As the 2014 World Cup finals draw near, the nations left standing in the grueling tournament are soccer powers Argentina, Germany, the Netherlands and host, Brazil. These teams have endured through this Cup’s pleasing blend of strong play, competitiveness and surprise, and deserve to be top-of-the-heap.
One minor World Cup surprise was the gritty on-field performance of the United States. But there is no surprise when it comes to country’s dominance in natural resource use and waste generation. If there was a World Cup that accounted for such an “environmental footprint,” then US residents would have few if any peers worldwide.
But winning the World Cup of large environmental footprints is no triumph.
Instead, the large environmental footprint of a US resident is unsustainable given the Earth’s limited natural resources and ability to absorb waste. The growing problem is that the US production and consumption patterns are often being emulated globally. This is the finding of “Humanity’s unsustainable environmental footprint,” a recently published article in Science by Arjen Hoekstra, Water Management professor at the University of Twente. Unlike the simplicity of a World Cup scoreboard, Hoekstra and coauthor Thomas Wiedmann of the University of New South Wales define the environmental footprint as the overall measure of humanity’s strain on the natural environment. The concept combines the various footprint methods that account for, among others, separate ecological, carbon and water footprints, which calculate values for biocapacity (land limitations), carbon emissions and water use and pollution, respectively.
Best known as the creator of the Water Footprint concept, Hoekstra describes the importance of a comprehensive approach to human sustainability:
Obviously, production and consumption patterns do not relate to water use and pollution alone, but to use of land, energy and materials as well. Ideally, we find ways to reduce all our different sorts of footprint at the same time - which happens for instance when we move to healthier diets containing less meat and sugar. Other times, trade-offs between, for instance, water and energy will be needed. For instance, it makes sense from a water point of view to import water-intensive commodities in water-scarce areas, but this carries an energy footprint. Reversely, moving away from fossil fuels to biofuels from maize or rapeseed may reduce our carbon footprint, but will increase our water footprint, because the crops have to be grown. In this latter case, we must search for better fossil fuel alternatives. We thus need to look at our full environmental footprint holistically.
By most footprint measures, humanity has either approached or surpassed what is environmentally sustainable, which closely follows the nine Planetary Boundaries that quantify sustainability thresholds for, among others, the use and cycling of land, water, carbon, nitrogen and phosphorus. The facts are stark. For instance, humanity’s ecological footprint (EF) now exceeds available land carrying capacity by 50 percent or, in other words, we need 1.5 Earths to live. Worse, the present day EF is more than double that of 1961. Regarding the world’s carbon footprint (CF), just as it continues to grow – witness current carbon levels at 400 ppm for three consecutive months – the CF needs a 60 percent reduction by 2050 to cap global warming to the maximum target of 2°C.

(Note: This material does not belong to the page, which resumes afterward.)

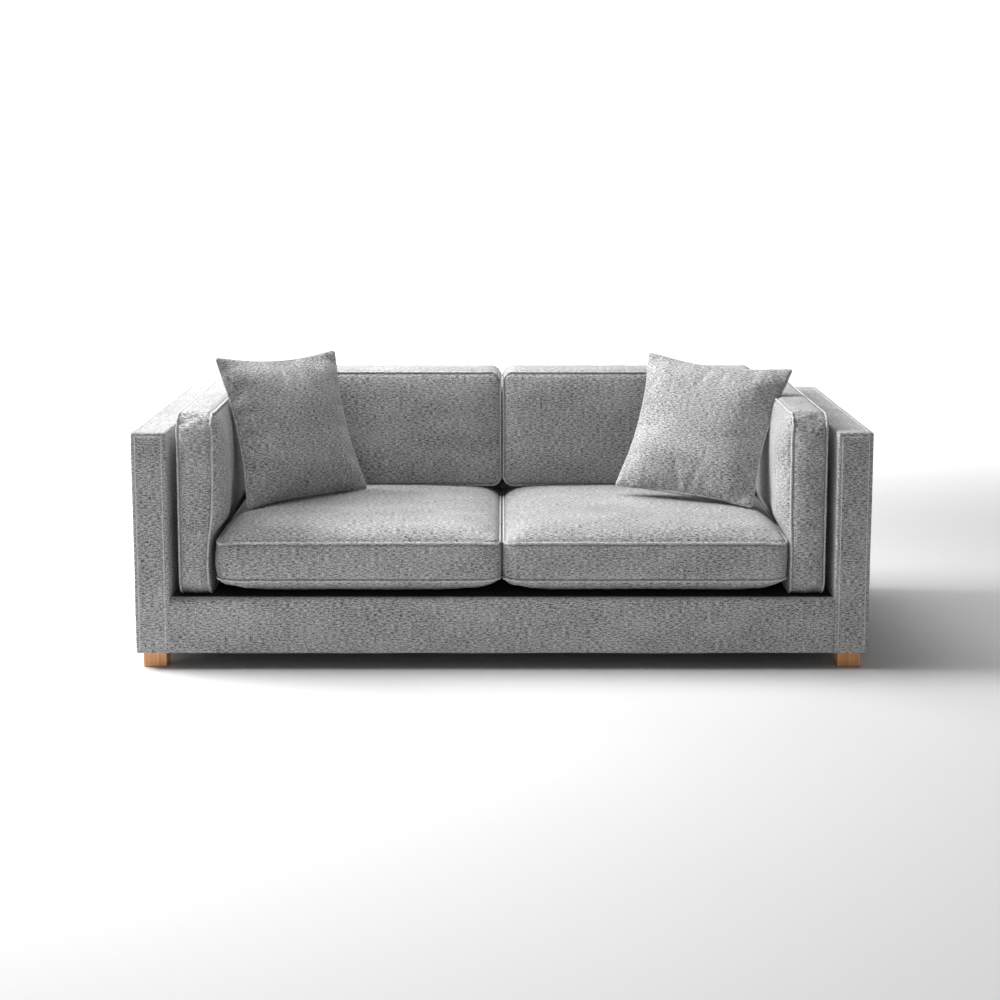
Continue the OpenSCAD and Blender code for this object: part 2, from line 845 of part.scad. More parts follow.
pillow_cover(1);  // right_pillow_cover
pillow_core(1);  // right_pillow_core
pillow_zip_slider(1);  // right_pillow_zip_slider
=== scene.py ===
# %% [markdown]
# # The looks of a two-seat sofa
#
# The sofa's frame, springs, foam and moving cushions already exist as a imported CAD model.
# This lesson dresses it: woven covers, crowned cushions with piped seams, scatter cushions,
# zips and finishes for every part inside. Everything is in metres, in the CAD model's own frame:
# the sofa faces -Y, +Z is up, and the floor is at z = 0.

# %% Load the CAD frame
import json
import math

import bmesh
import bpy
import numpy as np
from mathutils import Matrix, Vector

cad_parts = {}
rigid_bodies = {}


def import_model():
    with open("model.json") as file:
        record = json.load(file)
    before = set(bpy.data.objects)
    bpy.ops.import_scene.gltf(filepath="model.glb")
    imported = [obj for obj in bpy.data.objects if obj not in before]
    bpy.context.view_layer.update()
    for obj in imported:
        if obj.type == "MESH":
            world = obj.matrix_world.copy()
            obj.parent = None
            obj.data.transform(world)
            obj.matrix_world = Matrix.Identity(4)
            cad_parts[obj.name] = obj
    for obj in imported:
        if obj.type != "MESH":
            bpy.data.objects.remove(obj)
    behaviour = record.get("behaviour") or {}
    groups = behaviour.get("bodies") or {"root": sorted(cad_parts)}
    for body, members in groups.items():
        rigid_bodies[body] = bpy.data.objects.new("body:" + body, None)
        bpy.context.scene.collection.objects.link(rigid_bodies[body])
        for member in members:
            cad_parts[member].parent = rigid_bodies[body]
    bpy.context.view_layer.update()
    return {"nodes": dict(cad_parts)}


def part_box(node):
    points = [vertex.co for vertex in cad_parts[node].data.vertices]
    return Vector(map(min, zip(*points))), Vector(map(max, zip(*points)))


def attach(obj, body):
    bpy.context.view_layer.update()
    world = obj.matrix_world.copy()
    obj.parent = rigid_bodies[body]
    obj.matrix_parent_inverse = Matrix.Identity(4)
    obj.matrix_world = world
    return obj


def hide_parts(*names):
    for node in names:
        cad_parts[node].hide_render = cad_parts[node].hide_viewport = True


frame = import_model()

# %% [markdown]
# ## Camera, floor and light
#
# A sofa this wide is shown from straight ahead, a little above eye height when seated, through a
# medium long lens, so that the arms hardly splay. The lens is moved down a little on its mount
# instead of tilting the camera further, which keeps the upright edges upright.

# %% Camera
bpy.ops.object.camera_add(location=(0, -5.4335, 1.5767), rotation=(math.radians(90 - 7.333), 0, 0))
camera = bpy.context.object
camera.name = "camera"
camera.data.lens = 61.19
camera.data.shift_x = -0.002
camera.data.shift_y = -0.14
bpy.context.scene.camera = camera
bpy.context.scene.view_settings.view_transform = "Standard"
print("camera lens", camera.data.lens, "mm")


# %% Working with one piece at a time
def take(*pieces):
    """Leaves edit mode and selects only these pieces; the first is the active one."""
    if bpy.context.object and bpy.context.object.mode == "EDIT":
        bpy.ops.object.mode_set(mode="OBJECT")
    bpy.ops.object.select_all(action="DESELECT")
    for piece in pieces:
        piece.select_set(True)
    bpy.context.view_layer.objects.active = pieces[0] if pieces else None
    return pieces[0] if pieces else None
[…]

As for water, at certain periods of the year the blue water footprint, or the consumption of surface and groundwater, sustainable water levels are outstripped within half the world's river basins. Pertaining to water pollution, also called the grey water footprint, two thirds of the world’s river basins are considered polluted.
These environmental challenges are a direct result of how we produce and consume goods today, helped along by the globalization process and the wide distribution of lower-cost technologies and products. Trends show that there are more people around the globe gaining access to higher living standards, but that transition is hardly consistent nor equitable.
To confront this challenge, Hoekstra writes about the goals of higher global living standards for all while living within the bounds of the environment, calling for the environmental footprint of humanity to shrink back toward sustainable levels, while individual footprints converge to similar, more equitable shares. To successfully address inequality, decision makers will need to incorporate the specifics and nuance of a local population’s circumstances and needs, posits another new paper. Even though natural resources are used locally, they become international commodities.
Even as the World Cup displays the unique local and domestic characteristics of a nation’s soccer style, there remains one set of rules to guide play and keep score. Likewise, Hoekstra recommends the establishment of a common set of environmental footprints based on mutually agreed upon benchmarks to ensure that humanity can sustain itself. That will require consumer-driven societies to acknowledge the many resources involved in the consumption of goods and services so as to make better choices. At the same time, businesses and governments must make production systems more sustainable and efficient through better accounting, management and incentives.
With this great shift in perspective – and goals, the environmental footprint World Cup will become competitive only when everyone agrees upon the rules of the game and where play sparks competition with the current, unsustainable champion. In that scenario, regardless of who’s on top, the whole world wins.